AIM OF THE TASK → Using the data below, repeat all of it precisely.

DATA BLOCK →
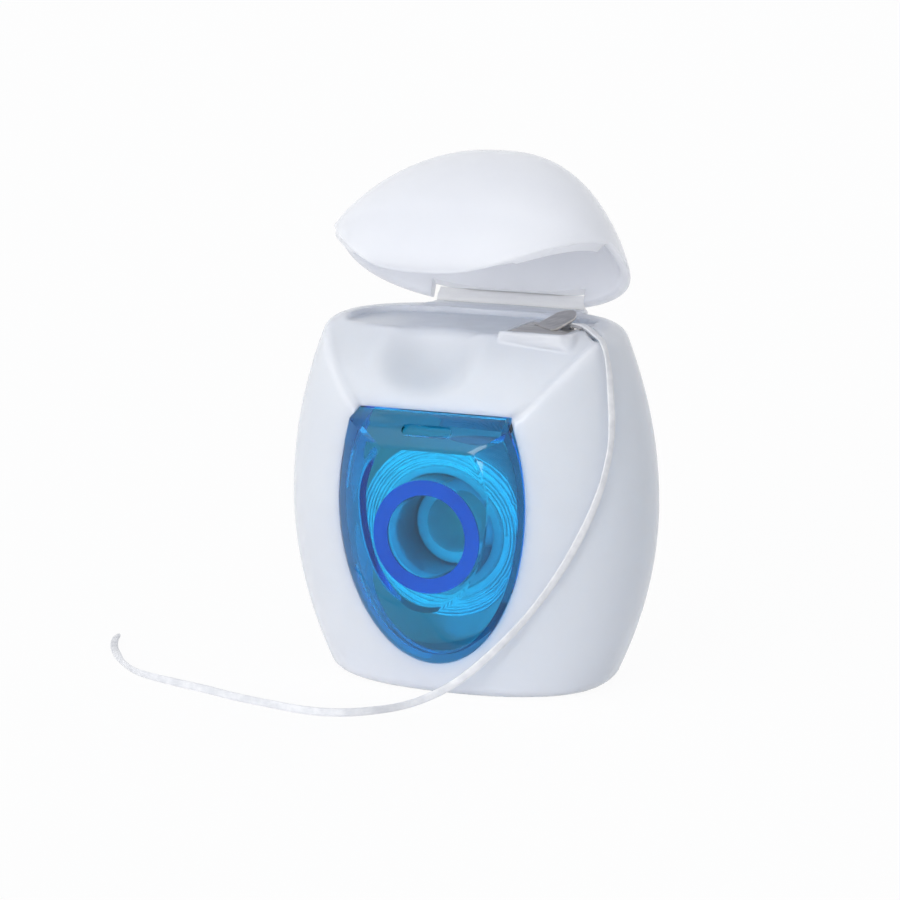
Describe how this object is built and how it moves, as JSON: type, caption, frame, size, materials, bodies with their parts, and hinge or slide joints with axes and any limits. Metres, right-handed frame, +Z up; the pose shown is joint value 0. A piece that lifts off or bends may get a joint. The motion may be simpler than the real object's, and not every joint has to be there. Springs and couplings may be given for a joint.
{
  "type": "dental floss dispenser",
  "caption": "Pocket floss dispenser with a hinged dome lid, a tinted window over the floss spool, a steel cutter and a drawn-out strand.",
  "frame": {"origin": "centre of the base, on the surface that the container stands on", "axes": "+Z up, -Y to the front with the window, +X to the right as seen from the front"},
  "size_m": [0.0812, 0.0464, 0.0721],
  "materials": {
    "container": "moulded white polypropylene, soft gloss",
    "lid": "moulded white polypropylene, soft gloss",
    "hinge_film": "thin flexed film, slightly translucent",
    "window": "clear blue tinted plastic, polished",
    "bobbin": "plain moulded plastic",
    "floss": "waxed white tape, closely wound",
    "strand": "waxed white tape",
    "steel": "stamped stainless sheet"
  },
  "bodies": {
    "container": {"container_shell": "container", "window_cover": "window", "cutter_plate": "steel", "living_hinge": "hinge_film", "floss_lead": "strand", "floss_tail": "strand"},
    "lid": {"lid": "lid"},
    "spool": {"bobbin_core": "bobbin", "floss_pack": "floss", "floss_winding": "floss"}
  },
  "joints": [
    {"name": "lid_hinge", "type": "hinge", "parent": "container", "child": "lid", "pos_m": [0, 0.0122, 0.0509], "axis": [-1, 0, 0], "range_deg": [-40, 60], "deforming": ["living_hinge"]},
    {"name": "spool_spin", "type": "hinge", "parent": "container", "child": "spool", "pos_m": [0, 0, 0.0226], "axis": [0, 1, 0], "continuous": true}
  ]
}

THE RESPONSE →
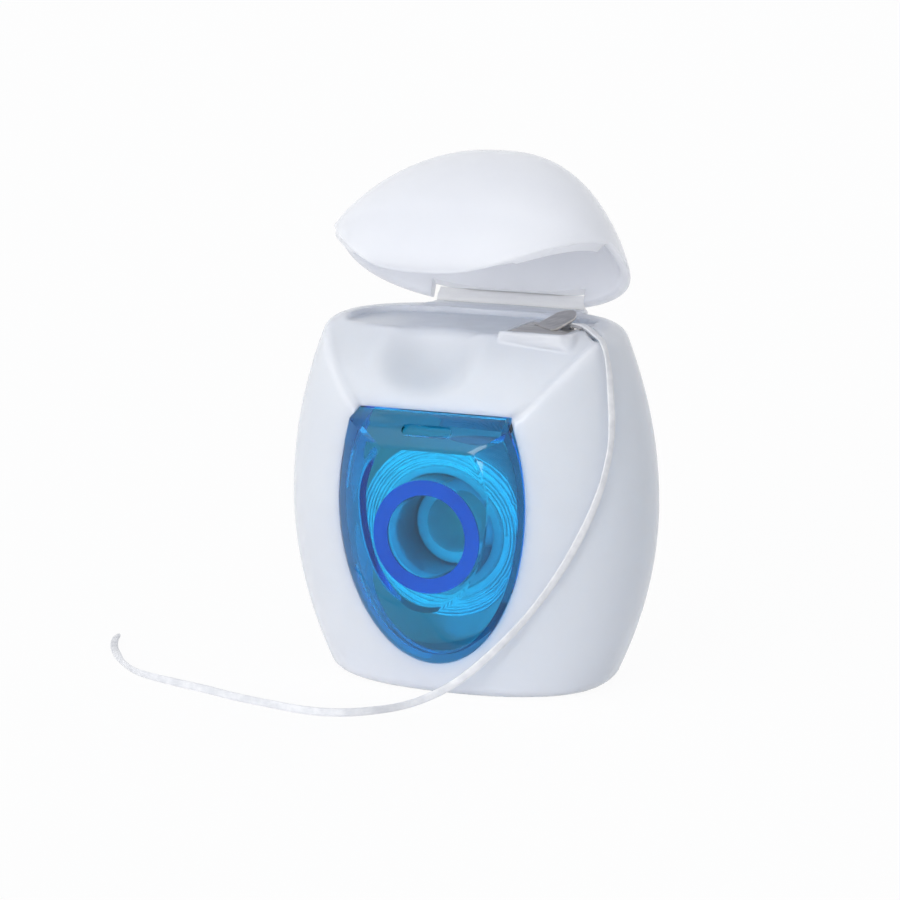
Describe how this object is built and how it moves, as JSON: type, caption, frame, size, materials, bodies with their parts, and hinge or slide joints with axes and any limits. Metres, right-handed frame, +Z up; the pose shown is joint value 0. A piece that lifts off or bends may get a joint. The motion may be simpler than the real object's, and not every joint has to be there. Springs and couplings may be given for a joint.
{
  "type": "dental floss dispenser",
  "caption": "Pocket floss dispenser with a hinged dome lid, a tinted window over the floss spool, a steel cutter and a drawn-out strand.",
  "frame": {"origin": "centre of the base, on the surface that the container stands on", "axes": "+Z up, -Y to the front with the window, +X to the right as seen from the front"},
  "size_m": [0.0812, 0.0464, 0.0721],
  "materials": {
    "container": "moulded white polypropylene, soft gloss",
    "lid": "moulded white polypropylene, soft gloss",
    "hinge_film": "thin flexed film, slightly translucent",
    "window": "clear blue tinted plastic, polished",
    "bobbin": "plain moulded plastic",
    "floss": "waxed white tape, closely wound",
    "strand": "waxed white tape",
    "steel": "stamped stainless sheet"
  },
  "bodies": {
    "container": {"container_shell": "container", "window_cover": "window", "cutter_plate": "steel", "living_hinge": "hinge_film", "floss_lead": "strand", "floss_tail": "strand"},
    "lid": {"lid": "lid"},
    "spool": {"bobbin_core": "bobbin", "floss_pack": "floss", "floss_winding": "floss"}
  },
  "joints": [
    {"name": "lid_hinge", "type": "hinge", "parent": "container", "child": "lid", "pos_m": [0, 0.0122, 0.0509], "axis": [-1, 0, 0], "range_deg": [-40, 60], "deforming": ["living_hinge"]},
    {"name": "spool_spin", "type": "hinge", "parent": "container", "child": "spool", "pos_m": [0, 0, 0.0226], "axis": [0, 1, 0], "continuous": true}
  ]
}